Laurent Jiménez-Balaguer (1928 – 2015)

Laurent Jiménez-Balaguer (14 January 1928 – 16 April 2015) was born in L’Hospitalet del Llobregat, Barcelona (Catalonia), Spain.

He lived and worked in Paris. During the 1950s, he was one of the most distinguished painters of Catalan art, known for creating a private language. He belonged to the Abstract Expressionism and European Informalism. These postmodern vanguardists have been characterized by their multiculturalism, manifested in their contrasting pictorial textures, and the need to invent a new mindset.

Jiménez-Balaguer’s purpose was to establish a framework of knowledge of the human psyche based on Ferdinand de Saussure’s language model, in order to show how painting is a universal medium for the understanding of the Self. He regarded the construct of the Self as indispensable, and its visualization as vital; the human inner is neither an impalpable, untouchable soul nor an invisible, immaterial ego.

His conception of creation and society involves him in a process of a permanent revolution, from which the subject must struggle for the construction of the Self.

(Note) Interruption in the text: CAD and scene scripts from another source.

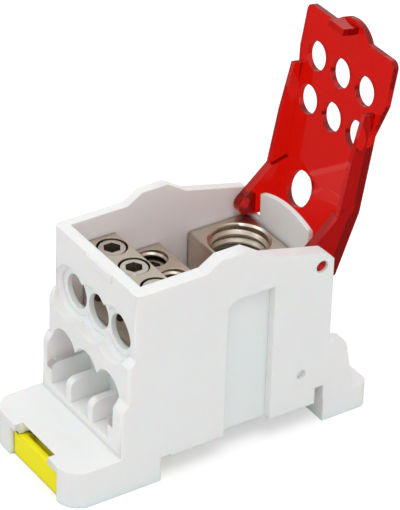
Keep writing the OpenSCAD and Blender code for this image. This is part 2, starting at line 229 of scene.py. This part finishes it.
# The last colour in the bar, screw and clip looks is the painted shade laid into their recesses
barLook = {"colour": "#DDD2C4", "shade": "#CFC3B4", "roughness": 0.3, "spread": 0.08,
           "cloudSize": 4 * mm, "cutSpacing": 0.25 * mm, "cutStretch": 0.06,
           "relief": 0.3, "reliefDepth": 0.02 * mm, "edge": 0.15 * mm,
           "recess": 1.5 * mm, "closed": 0.15, "free": 0.85, "paintedShade": "#2A241D"}
screwLook = {"colour": "#E4DED4", "shade": "#C9C0B4", "roughness": 0.22, "spread": 0.06,
             "cloudSize": 1.5 * mm, "relief": 0.1, "reliefDepth": 0.02 * mm,
             "edge": 0.1 * mm, "recess": 1.6 * mm, "closed": 0.25, "free": 0.85,
             "paintedShade": "#15100C"}
clipLook = {"colour": "#FFF803", "shade": "#FFF000", "roughness": 0.5, "ior": 1.53,
            "gloss": 0.3, "glow": 0.1, "depth": 1 * mm, "cloudSize": 6 * mm,
            "grain": 0.35 * mm, "relief": 0.2, "reliefDepth": 0.05 * mm,
            "edge": 0.5 * mm, "recess": 1.2 * mm, "closed": 0.2, "free": 0.6,
            "paintedShade": "#4A2C0A"}

white = whitePolyamide(housingLook)
red = redPolycarbonate(coverLook)
nickel = nickelOnBrass(barLook)
steel = platedSteel(screwLook)
yellow = yellowPolyamide(clipLook)
print("materials made")


# How a solid's facets are merged, and how its faces are shaded
facets = {"merge": 0.002 * mm, "flat": math.radians(0.6), "sharp": math.radians(24),
          "evenness": 100}


def mergedCopy(nodeName, pieceName):
    # A copy of the CAD solid with its flat faces merged
    mesh = bmesh.new()
    mesh.from_mesh(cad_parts[nodeName].data)
    bmesh.ops.remove_doubles(mesh, verts=mesh.verts, dist=facets["merge"])
    bmesh.ops.dissolve_limit(mesh, angle_limit=facets["flat"], verts=mesh.verts,
                             edges=mesh.edges)
    data = bpy.data.meshes.new(pieceName)
    mesh.to_mesh(data)
    mesh.free()
    return data


def addPiece(data, pieceName, material, body):
    data.materials.clear()
    data.materials.append(material)
    for face in data.polygons:
        face.use_smooth = True
    data.set_sharp_from_angle(angle=facets["sharp"])
    piece = bpy.data.objects.new(pieceName, data)
    scene.collection.objects.link(piece)
    # the large faces set the normals, so that flat walls stay flat beside their rounds
    even = piece.modifiers.new("evenNormals", "WEIGHTED_NORMAL")
    even.keep_sharp = True
    even.weight = facets["evenness"]
    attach(piece, body)
    return piece


def dressNode(nodeName, material):
    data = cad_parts[nodeName].data
    data.materials.clear()
    data.materials.append(material)


def threadTurns(pieceName, centre, low, high, thread, material, body, steps=48):
    # The turns of thread that show above a sunk screw, spun as a ridge on the wall
    wall, crest, pitch = thread["wall"], thread["crest"], thread["pitch"]
    half = pitch * ridge["foot"]
    flat = ridge["flat"]
    turns = (high - low) / pitch
    mesh = bmesh.new()
    corners = [mesh.verts.new((centre[0] + r, centre[1], low + z)) for r, z in
               ((wall, -half), (crest, -half * flat), (crest, half * flat), (wall, half))]
    mesh.faces.new(corners)
    count = int(round(steps * turns))
    bmesh.ops.spin(mesh, geom=mesh.verts[:] + mesh.edges[:] + mesh.faces[:],
                   cent=(centre[0], centre[1], 0), axis=(0, 0, 1),
                   dvec=(0, 0, (high - low) / count), angle=math.tau * turns, steps=count)
    bmesh.ops.recalc_face_normals(mesh, faces=mesh.faces)
    data = bpy.data.meshes.new(pieceName)
    mesh.to_mesh(data)
    mesh.free()
    return addPiece(data, pieceName, material, body)


pieces = {
    "housing": ("mouldedBase", white, "base", "white_moulding"),
    "cover": ("hingedLid", red, "lid", "clear_red"),
    "terminal_bar": ("terminalBar", nickel, "base", "nickel_brass"),
    "rail_clip": ("railLatch", yellow, "latch", "yellow_moulding"),
    "main_screw": ("incomingScrew", steel, "incoming_screw", "plated_steel"),
}
for i in range(1, 7):
    pieces[f"clamp_screw_{i}"] = (f"clampScrew{i}", steel, f"screw_{i}", "plated_steel")

for nodeName, (pieceName, material, body, slotName) in pieces.items():
    dressNode(nodeName, material)
    piece = addPiece(mergedCopy(nodeName, pieceName), pieceName, material, body)
    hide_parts(nodeName)
print("solids dressed")

# Half the ridge's foot as a share of the pitch, and the flat crest as a share of its foot
ridge = {"foot": 0.46, "flat": 0.15}
# M12 with 1.75 mm pitch: two turns show between the sunk screw and the lead-in at the
# block's top
incoming = {"pitch": 1.75 * mm, "wall": 5.66 * mm, "crest": 5.1 * mm,
            "start": 0.7 * mm, "sunk": 5.2 * mm, "leadIn": 1.0 * mm}
# M6 with 1 mm pitch: one turn shows above each screw of the rear tier
outgoing = {"pitch": 1.0 * mm, "wall": 2.96 * mm, "crest": 2.6 * mm,
            "start": 0.3 * mm, "end": 1.3 * mm}

mainLow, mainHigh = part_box("main_screw")
blockTop = mainHigh.z + incoming["sunk"]
turns = threadTurns("incomingThread", (mainLow + mainHigh) / 2, mainHigh.z + incoming["start"],
                    blockTop - incoming["leadIn"], incoming, nickel, "base")
for i in (4, 5, 6):
    low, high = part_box(f"clamp_screw_{i}")
    turns = threadTurns(f"clampThread{i}", (low + high) / 2, high.z + outgoing["start"],
                        high.z + outgoing["end"], outgoing, nickel, "base")
print("threads cut")


boxLow, boxHigh = cadBox
middle = (boxLow + boxHigh) / 2


def studioFloor(look):
    mesh = bmesh.new()
    bmesh.ops.create_grid(mesh, x_segments=2, y_segments=2, size=look["size"])
    bmesh.ops.translate(mesh, verts=mesh.verts, vec=(middle.x, middle.y, boxLow.z))
    data = bpy.data.meshes.new("floor")
    mesh.to_mesh(data)
    mesh.free()
    material, tree = newMaterial("paperFloor")
    path = addNode(tree, "ShaderNodeLightPath")
    seen = addNode(tree, "ShaderNodeMath", {"operation": "MAXIMUM"},
                   {0: path.outputs["Is Camera Ray"], 1: path.outputs["Is Transmission Ray"]})
    glow = addNode(tree, "ShaderNodeMath", {"operation": "MULTIPLY", 1: look["glow"]},
                   {0: seen.outputs[0]})
    mirrored = addNode(tree, "ShaderNodeMath", {"operation": "SUBTRACT", "use_clamp": True},
                       {0: path.outputs["Is Glossy Ray"], 1: path.outputs["Is Transmission Ray"]})
    paper = addNode(tree, "ShaderNodeMix", {"data_type": "RGBA", 6: srgb(look["colour"]),
                    7: srgb(look["mirrored"])}, {0: mirrored.outputs[0]})
    shader = addNode(tree, "ShaderNodeBsdfPrincipled",
                     {"Roughness": look["roughness"], "Emission Color": (1, 1, 1, 1)},
                     {"Base Color": paper.outputs[2], "Emission Strength": glow.outputs[0]})
    closeMaterial(tree, shader)
    data.materials.append(material)
    floor = bpy.data.objects.new("floor", data)
    scene.collection.objects.link(floor)


def studioSky(look):
    world = bpy.data.worlds.new("studioSky")
    scene.world = world
    world.use_nodes = True
    tree = world.node_tree
    tree.nodes.clear()
    path = addNode(tree, "ShaderNodeLightPath")
    seen = addNode(tree, "ShaderNodeMath", {"operation": "MAXIMUM"},
                   {0: path.outputs["Is Camera Ray"], 1: path.outputs["Is Transmission Ray"]})
    mirrored = addNode(tree, "ShaderNodeMapRange",
                       {"To Min": look["light"], "To Max": look["mirrored"]},
                       {"Value": path.outputs["Is Glossy Ray"]})
    level = addNode(tree, "ShaderNodeMapRange", {"To Max": 1.0},
                    {"Value": seen.outputs[0], "To Min": mirrored.outputs[0]})
    back = addNode(tree, "ShaderNodeBackground", {"Color": (1, 1, 1, 1)},
                   {"Strength": level.outputs[0]})
    addNode(tree, "ShaderNodeOutputWorld", links={"Surface": back.outputs[0]})


def softBox(name, aim, look):
    place = Vector(look["place"])
    lamp = bpy.data.lights.new(name, "AREA")
    lamp.shape = "RECTANGLE"
    lamp.size, lamp.size_y = look["size"]
    lamp.energy = look["power"]
    holder = bpy.data.objects.new(name, lamp)
    holder.location = place
    holder.rotation_euler = (aim - place).to_track_quat("-Z", "Y").to_euler()
    scene.collection.objects.link(holder)


def studioCamera(look):
    # Long lens from the front right and above, rolled a little
    azimuth, elevation, roll = (math.radians(look[k]) for k in ("azimuth", "elevation", "roll"))
    back = Vector((math.sin(azimuth) * math.cos(elevation),
                   -math.cos(azimuth) * math.cos(elevation), math.sin(elevation)))
    right = Vector((math.cos(azimuth), math.sin(azimuth), 0))
    up = back.cross(right)
    turned = Matrix.Rotation(roll, 3, back)
    right, up = turned @ right, turned @ up
    data = bpy.data.cameras.new("camera")
    data.sensor_fit = "VERTICAL"
    data.sensor_height = look["sensor"]
    data.lens = look["lens"]
    data.clip_start = look["nearest"]
    holder = bpy.data.objects.new("camera", data)
    axes = Matrix((right, up, back)).transposed().to_4x4()
    holder.matrix_world = Matrix.Translation(Vector(look["aim"]) + back * look["distance"]) @ axes
    scene.collection.objects.link(holder)
    scene.camera = holder


floorLook = {"colour": "#F4F4F4", "mirrored": "#6E6E6E", "roughness": 0.9, "size": 1.5,
             "glow": 0.32}
skyLook = {"light": 0.7, "mirrored": 0.75}
keyLook = {"place": (-0.25, -0.45, 0.55), "size": (0.4, 0.4), "power": 0.75}
topLook = {"place": (0.25, -0.05, 0.70), "size": (0.4, 0.4), "power": 1.3}
cameraLook = {"azimuth": 55.76, "elevation": 33.05, "roll": 1.91, "lens": 228.0,
              "sensor": 36, "nearest": 0.01, "distance": 0.6011,
              "aim": (-9.26 * mm, 5.0 * mm, 23.54 * mm)}

studioFloor(floorLook)
studioSky(skyLook)
softBox("keyBox", middle, keyLook)
softBox("topBox", middle, topLook)
studioCamera(cameraLook)
scene.view_settings.view_transform = "Standard"
print("studio set")
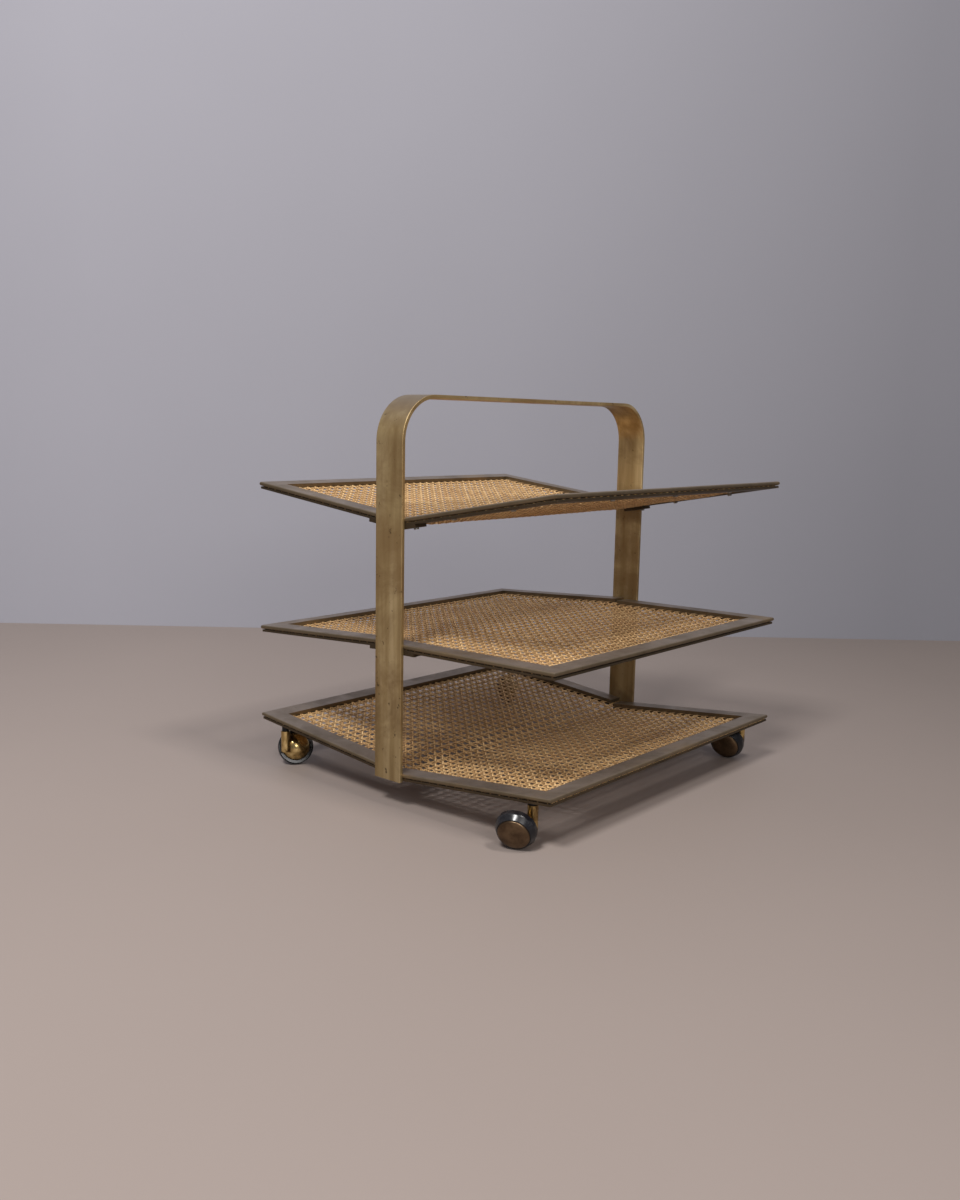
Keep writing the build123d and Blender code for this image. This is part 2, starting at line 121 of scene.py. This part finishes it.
class Shader:
    """A material with a Principled shader and short calls for the nodes that drive it."""

    def __init__(self, name):
        self.material = bpy.data.materials.new(name)
        self.material.use_nodes = True
        self.nodes = self.material.node_tree.nodes
        self.links = self.material.node_tree.links
        self.bsdf = self.nodes["Principled BSDF"]
        self.place = self.nodes.new("ShaderNodeTexCoord").outputs["Object"]

    def put(self, socket, value):
        """Give a socket a number, a colour or another node's output."""
        if isinstance(value, bpy.types.NodeSocket):
            self.links.new(value, socket)
        elif isinstance(value, tuple) and len(value) == 3 and socket.type == "RGBA":
            socket.default_value = (*value, 1.0)
        else:
            socket.default_value = value

    def set(self, **inputs):
        """Set inputs of the Principled shader, named with underscores."""
        for name, value in inputs.items():
            self.put(self.bsdf.inputs[name.replace("_", " ")], value)

    def scaled(self, scale, source=None):
        """Coordinates stretched by a factor on each axis."""
        node = self.nodes.new("ShaderNodeMapping")
        self.put(node.inputs["Vector"], source or self.place)
        node.inputs["Scale"].default_value = scale
        return node.outputs["Vector"]

    def noise(self, scale, detail=4.0, rough=0.55, vector=None, distort=0.0):
        node = self.nodes.new("ShaderNodeTexNoise")
        self.put(node.inputs["Vector"], vector or self.place)
        node.inputs["Scale"].default_value = scale
        node.inputs["Detail"].default_value = detail
        node.inputs["Roughness"].default_value = rough
        node.inputs["Distortion"].default_value = distort
        return node.outputs["Fac"]

    def ramp(self, value, *stops):
        """Colour or grey ramp through (position, colour or grey) stops."""
        node = self.nodes.new("ShaderNodeValToRGB")
        self.put(node.inputs["Fac"], value)
        elements = node.color_ramp.elements
        elements.remove(elements[1])
        for number, (position, colour) in enumerate(stops):
            element = elements[0] if number == 0 else elements.new(position)
            element.position = position
            rgb = colour if isinstance(colour, tuple) else (colour,) * 3
            element.color = (*rgb, 1.0)
        return node.outputs["Color"]

    def mix(self, factor, a, b, blend="MIX"):
        node = self.nodes.new("ShaderNodeMix")
        node.data_type = "RGBA"
        node.blend_type = blend
        self.put(node.inputs["Factor"], factor)
        self.put(node.inputs[6], a)
        self.put(node.inputs[7], b)
        return node.outputs[2]

    def math(self, operation, a, b=0.0):
        node = self.nodes.new("ShaderNodeMath")
        node.operation = operation
        self.put(node.inputs[0], a)
        self.put(node.inputs[1], b)
        return node.outputs[0]

    def axis(self, name, source=None):
        """One axis of the object coordinates or of another vector."""
        node = self.nodes.new("ShaderNodeSeparateXYZ")
        self.put(node.inputs[0], source or self.place)
        return node.outputs[name]

    def geometry(self, name):
        return self.nodes.new("ShaderNodeNewGeometry").outputs[name]

    def attribute(self, name):
        node = self.nodes.new("ShaderNodeAttribute")
        node.attribute_name = name
        return node

    def bump(self, height, strength, distance=0.0002):
        node = self.nodes.new("ShaderNodeBump")
        self.put(node.inputs["Height"], height)
        node.inputs["Strength"].default_value = strength
        node.inputs["Distance"].default_value = distance
        self.put(self.bsdf.inputs["Normal"], node.outputs["Normal"])


# ---- Materials ----


def aged_brass():
    """Flat brass bar: streaked, clouded and specked; painted reflection greys its upward faces; darker at
    its feet.
    """
    s = Shader("aged_brass")
    bend = s.ramp(s.axis("Z"), (BEND_HEIGHTS[0], 0.0), (BEND_HEIGHTS[1], 1.0))
    upright = s.noise(1.0, 5.0, 0.6, s.scaled((60.0, 60.0, 4.0)))
    level = s.noise(1.0, 5.0, 0.6, s.scaled((60.0, 4.0, 60.0)))
    streaks = s.mix(bend, upright, level)
    clouds = s.noise(14.0, 6.0, 0.62, distort=0.6)
    specks = s.noise(95.0, 3.0, 0.7)
    tone = s.ramp(
        streaks,
        (0.30, (0.34, 0.23, 0.10)),
        (0.50, (0.50, 0.365, 0.175)),
        (0.68, (0.66, 0.51, 0.28)),
    )
    tone = s.mix(s.ramp(clouds, (0.40, 0.65), (0.60, 0.0)), tone, (0.25, 0.15, 0.06))
    tone = s.mix(s.ramp(specks, (0.29, 0.8), (0.36, 0.0)), tone, (0.09, 0.055, 0.025))
    # Painted reflection: faces turned up are mixed towards a grey, standing for the room mirrored in them.
    facing_up_for_reflection = s.axis("Z", s.geometry("Normal"))
    tone = s.mix(s.ramp(facing_up_for_reflection, (0.25, 0.0), (0.9, 0.8)), tone, (0.21, 0.17, 0.125))
    foot = s.ramp(s.axis("Z"), (FOOT_HEIGHTS[0], FOOT_SHADE), (FOOT_HEIGHTS[1], 1.0))
    tone = s.mix(1.0, tone, foot, "MULTIPLY")
    fine = s.mix(
        bend,
        s.noise(1.0, 3.0, 0.7, s.scaled((900.0, 900.0, 30.0))),
        s.noise(1.0, 3.0, 0.7, s.scaled((900.0, 30.0, 900.0))),
    )
    s.set(Base_Color=tone, Metallic=0.75, Roughness=s.ramp(clouds, (0.3, 0.52), (0.7, 0.38)))
    s.bump(fine, 0.25, 0.0001)
    return s.material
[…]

His work asserts that the Self is a performative act. Jose María Moreno Galván in 1960 considered him one of the twenty most talented painters of Contemporary Catalan Art.
Two fundamental archetypes structure his field: the Body-Memory and the Exterior-Interior.

Source: Invaluable

Farley, Film and Balaguer

Some of this artist’s work appeared in the James Bond classic ‘Dr No’. 1962.